**Problem requirements**
Reproduce all of the data exactly, with no line skipped.
BEGIN Given data
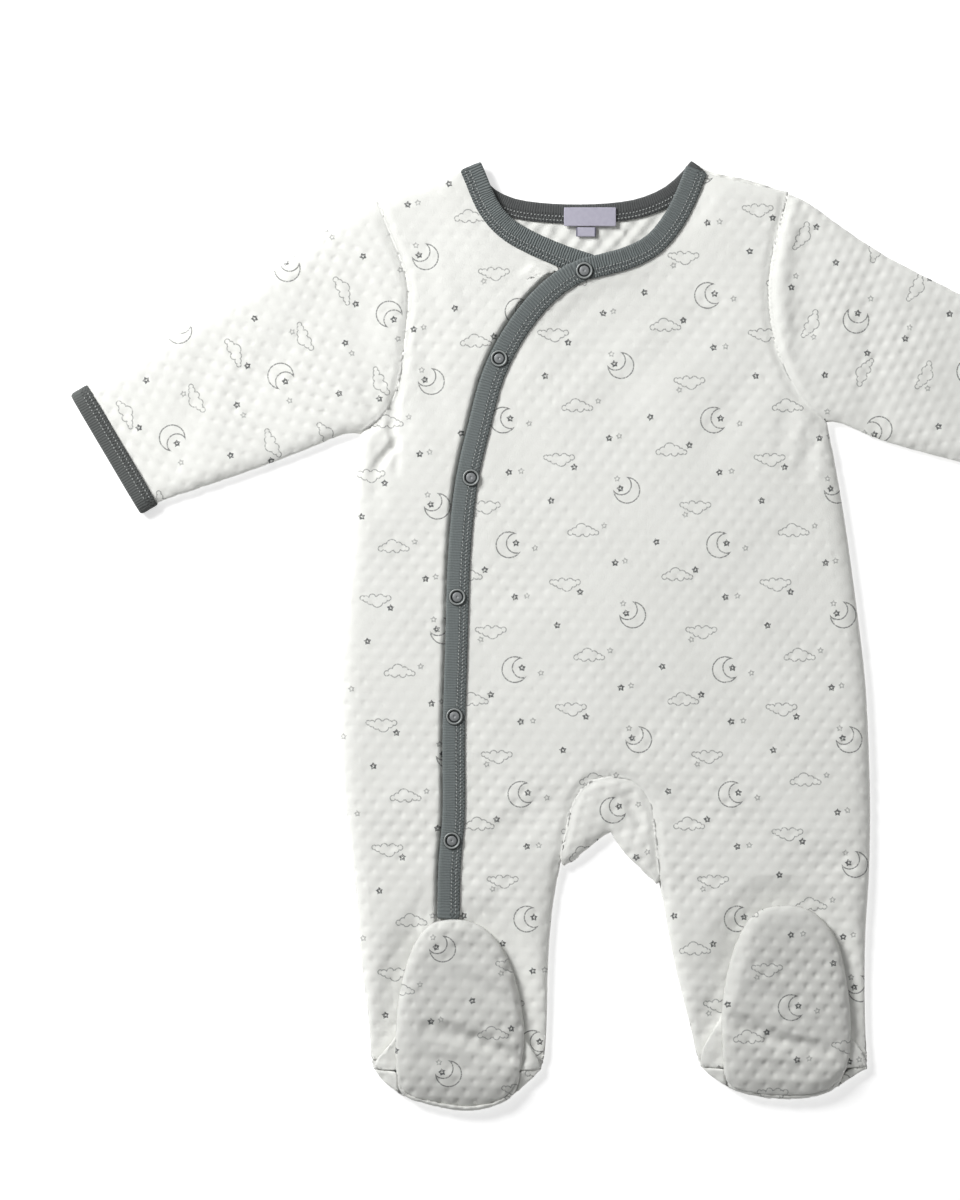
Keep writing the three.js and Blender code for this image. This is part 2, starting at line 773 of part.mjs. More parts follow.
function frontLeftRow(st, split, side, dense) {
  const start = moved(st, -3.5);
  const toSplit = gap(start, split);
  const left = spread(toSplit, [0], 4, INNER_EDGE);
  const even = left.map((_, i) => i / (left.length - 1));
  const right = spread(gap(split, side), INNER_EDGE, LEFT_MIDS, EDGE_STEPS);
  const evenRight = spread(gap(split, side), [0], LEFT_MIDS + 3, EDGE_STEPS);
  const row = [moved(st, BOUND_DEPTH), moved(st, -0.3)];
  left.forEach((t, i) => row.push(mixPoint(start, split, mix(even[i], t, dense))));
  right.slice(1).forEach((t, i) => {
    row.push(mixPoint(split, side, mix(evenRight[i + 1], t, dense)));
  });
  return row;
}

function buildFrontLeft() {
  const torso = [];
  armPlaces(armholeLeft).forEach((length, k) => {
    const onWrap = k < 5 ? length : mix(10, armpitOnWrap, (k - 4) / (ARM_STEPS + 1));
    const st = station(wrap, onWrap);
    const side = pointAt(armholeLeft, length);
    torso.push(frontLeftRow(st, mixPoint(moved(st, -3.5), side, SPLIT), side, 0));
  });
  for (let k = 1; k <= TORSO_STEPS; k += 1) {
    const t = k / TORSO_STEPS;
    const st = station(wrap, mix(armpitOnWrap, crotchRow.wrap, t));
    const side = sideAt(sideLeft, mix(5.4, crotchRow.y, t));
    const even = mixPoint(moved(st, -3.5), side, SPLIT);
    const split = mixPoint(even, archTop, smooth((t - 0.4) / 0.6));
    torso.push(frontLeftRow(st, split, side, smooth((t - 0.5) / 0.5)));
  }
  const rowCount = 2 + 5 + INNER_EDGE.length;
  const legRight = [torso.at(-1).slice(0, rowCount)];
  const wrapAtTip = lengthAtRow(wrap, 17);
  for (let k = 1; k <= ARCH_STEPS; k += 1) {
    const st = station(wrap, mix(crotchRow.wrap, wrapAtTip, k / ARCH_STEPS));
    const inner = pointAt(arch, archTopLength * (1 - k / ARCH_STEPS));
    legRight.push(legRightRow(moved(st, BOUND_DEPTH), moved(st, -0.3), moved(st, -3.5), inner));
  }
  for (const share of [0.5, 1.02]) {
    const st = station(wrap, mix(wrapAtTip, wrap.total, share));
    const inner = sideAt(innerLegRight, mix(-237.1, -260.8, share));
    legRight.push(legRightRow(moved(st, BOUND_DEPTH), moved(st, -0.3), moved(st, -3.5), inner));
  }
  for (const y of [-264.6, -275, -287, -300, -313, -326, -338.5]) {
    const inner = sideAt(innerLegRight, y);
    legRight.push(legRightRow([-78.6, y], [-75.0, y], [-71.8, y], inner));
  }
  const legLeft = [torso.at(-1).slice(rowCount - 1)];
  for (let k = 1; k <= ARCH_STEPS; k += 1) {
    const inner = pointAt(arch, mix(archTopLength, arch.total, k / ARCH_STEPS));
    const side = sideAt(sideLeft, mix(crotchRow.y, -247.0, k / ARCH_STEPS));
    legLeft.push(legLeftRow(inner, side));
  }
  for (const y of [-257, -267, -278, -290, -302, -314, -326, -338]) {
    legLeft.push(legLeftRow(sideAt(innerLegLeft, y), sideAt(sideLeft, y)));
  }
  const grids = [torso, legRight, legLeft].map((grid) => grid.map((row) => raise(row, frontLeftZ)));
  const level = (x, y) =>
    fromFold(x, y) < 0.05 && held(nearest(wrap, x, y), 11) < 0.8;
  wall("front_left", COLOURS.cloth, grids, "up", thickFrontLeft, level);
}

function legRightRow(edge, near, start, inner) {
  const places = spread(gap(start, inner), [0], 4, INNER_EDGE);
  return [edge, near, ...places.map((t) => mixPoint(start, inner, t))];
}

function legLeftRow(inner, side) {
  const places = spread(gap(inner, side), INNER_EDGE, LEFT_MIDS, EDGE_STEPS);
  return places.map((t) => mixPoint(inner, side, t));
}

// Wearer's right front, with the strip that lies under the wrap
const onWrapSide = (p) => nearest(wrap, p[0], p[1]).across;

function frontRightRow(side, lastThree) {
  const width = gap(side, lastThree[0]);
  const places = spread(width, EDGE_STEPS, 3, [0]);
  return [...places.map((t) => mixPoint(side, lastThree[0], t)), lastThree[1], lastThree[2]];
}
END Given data
**Complete answer**
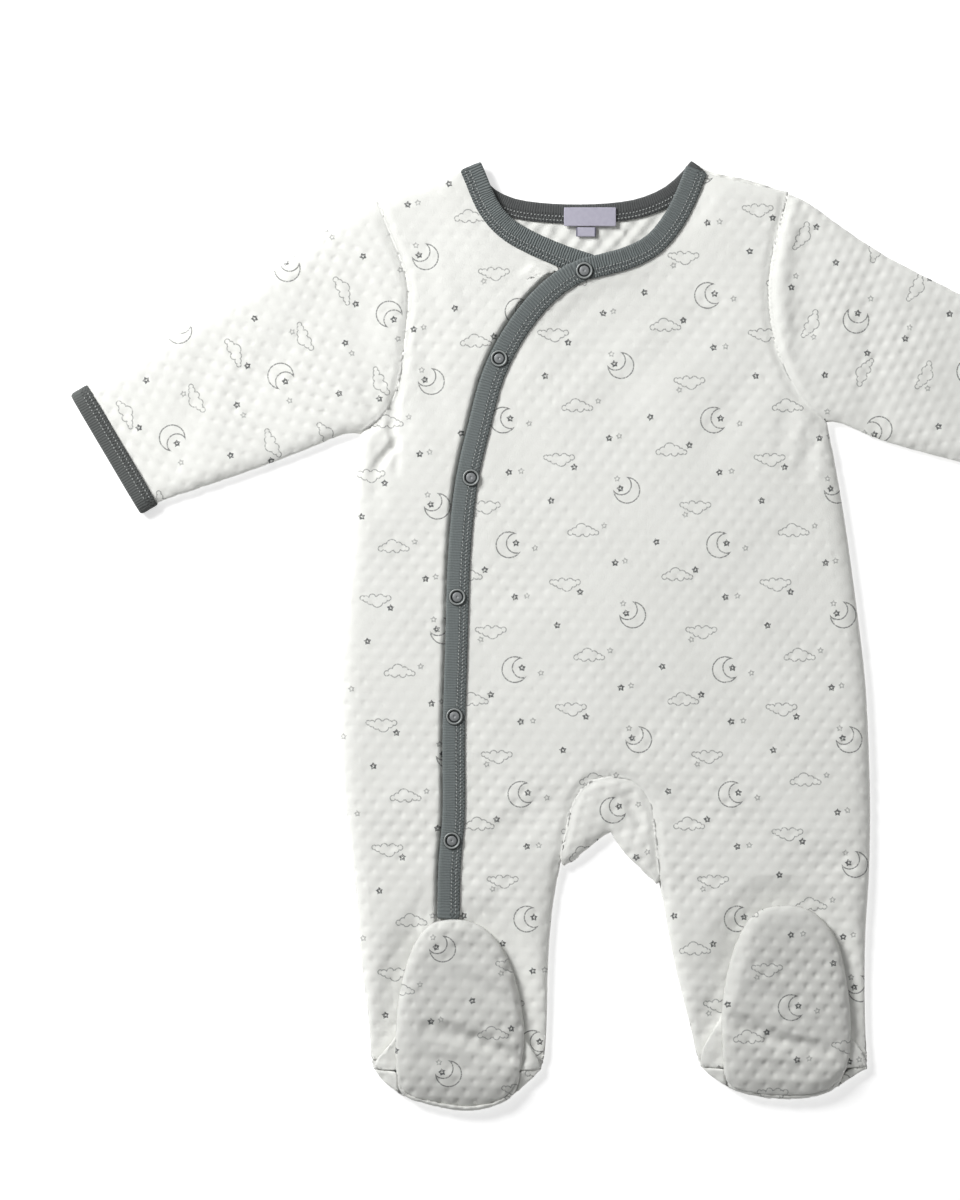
Keep writing the three.js and Blender code for this image. This is part 2, starting at line 773 of part.mjs. More parts follow.
function frontLeftRow(st, split, side, dense) {
  const start = moved(st, -3.5);
  const toSplit = gap(start, split);
  const left = spread(toSplit, [0], 4, INNER_EDGE);
  const even = left.map((_, i) => i / (left.length - 1));
  const right = spread(gap(split, side), INNER_EDGE, LEFT_MIDS, EDGE_STEPS);
  const evenRight = spread(gap(split, side), [0], LEFT_MIDS + 3, EDGE_STEPS);
  const row = [moved(st, BOUND_DEPTH), moved(st, -0.3)];
  left.forEach((t, i) => row.push(mixPoint(start, split, mix(even[i], t, dense))));
  right.slice(1).forEach((t, i) => {
    row.push(mixPoint(split, side, mix(evenRight[i + 1], t, dense)));
  });
  return row;
}

function buildFrontLeft() {
  const torso = [];
  armPlaces(armholeLeft).forEach((length, k) => {
    const onWrap = k < 5 ? length : mix(10, armpitOnWrap, (k - 4) / (ARM_STEPS + 1));
    const st = station(wrap, onWrap);
    const side = pointAt(armholeLeft, length);
    torso.push(frontLeftRow(st, mixPoint(moved(st, -3.5), side, SPLIT), side, 0));
  });
  for (let k = 1; k <= TORSO_STEPS; k += 1) {
    const t = k / TORSO_STEPS;
    const st = station(wrap, mix(armpitOnWrap, crotchRow.wrap, t));
    const side = sideAt(sideLeft, mix(5.4, crotchRow.y, t));
    const even = mixPoint(moved(st, -3.5), side, SPLIT);
    const split = mixPoint(even, archTop, smooth((t - 0.4) / 0.6));
    torso.push(frontLeftRow(st, split, side, smooth((t - 0.5) / 0.5)));
  }
  const rowCount = 2 + 5 + INNER_EDGE.length;
  const legRight = [torso.at(-1).slice(0, rowCount)];
  const wrapAtTip = lengthAtRow(wrap, 17);
  for (let k = 1; k <= ARCH_STEPS; k += 1) {
    const st = station(wrap, mix(crotchRow.wrap, wrapAtTip, k / ARCH_STEPS));
    const inner = pointAt(arch, archTopLength * (1 - k / ARCH_STEPS));
    legRight.push(legRightRow(moved(st, BOUND_DEPTH), moved(st, -0.3), moved(st, -3.5), inner));
  }
  for (const share of [0.5, 1.02]) {
    const st = station(wrap, mix(wrapAtTip, wrap.total, share));
    const inner = sideAt(innerLegRight, mix(-237.1, -260.8, share));
    legRight.push(legRightRow(moved(st, BOUND_DEPTH), moved(st, -0.3), moved(st, -3.5), inner));
  }
  for (const y of [-264.6, -275, -287, -300, -313, -326, -338.5]) {
    const inner = sideAt(innerLegRight, y);
    legRight.push(legRightRow([-78.6, y], [-75.0, y], [-71.8, y], inner));
  }
  const legLeft = [torso.at(-1).slice(rowCount - 1)];
  for (let k = 1; k <= ARCH_STEPS; k += 1) {
    const inner = pointAt(arch, mix(archTopLength, arch.total, k / ARCH_STEPS));
    const side = sideAt(sideLeft, mix(crotchRow.y, -247.0, k / ARCH_STEPS));
    legLeft.push(legLeftRow(inner, side));
  }
  for (const y of [-257, -267, -278, -290, -302, -314, -326, -338]) {
    legLeft.push(legLeftRow(sideAt(innerLegLeft, y), sideAt(sideLeft, y)));
  }
  const grids = [torso, legRight, legLeft].map((grid) => grid.map((row) => raise(row, frontLeftZ)));
  const level = (x, y) =>
    fromFold(x, y) < 0.05 && held(nearest(wrap, x, y), 11) < 0.8;
  wall("front_left", COLOURS.cloth, grids, "up", thickFrontLeft, level);
}

function legRightRow(edge, near, start, inner) {
  const places = spread(gap(start, inner), [0], 4, INNER_EDGE);
  return [edge, near, ...places.map((t) => mixPoint(start, inner, t))];
}

function legLeftRow(inner, side) {
  const places = spread(gap(inner, side), INNER_EDGE, LEFT_MIDS, EDGE_STEPS);
  return places.map((t) => mixPoint(inner, side, t));
}

// Wearer's right front, with the strip that lies under the wrap
const onWrapSide = (p) => nearest(wrap, p[0], p[1]).across;

function frontRightRow(side, lastThree) {
  const width = gap(side, lastThree[0]);
  const places = spread(width, EDGE_STEPS, 3, [0]);
  return [...places.map((t) => mixPoint(side, lastThree[0], t)), lastThree[1], lastThree[2]];
}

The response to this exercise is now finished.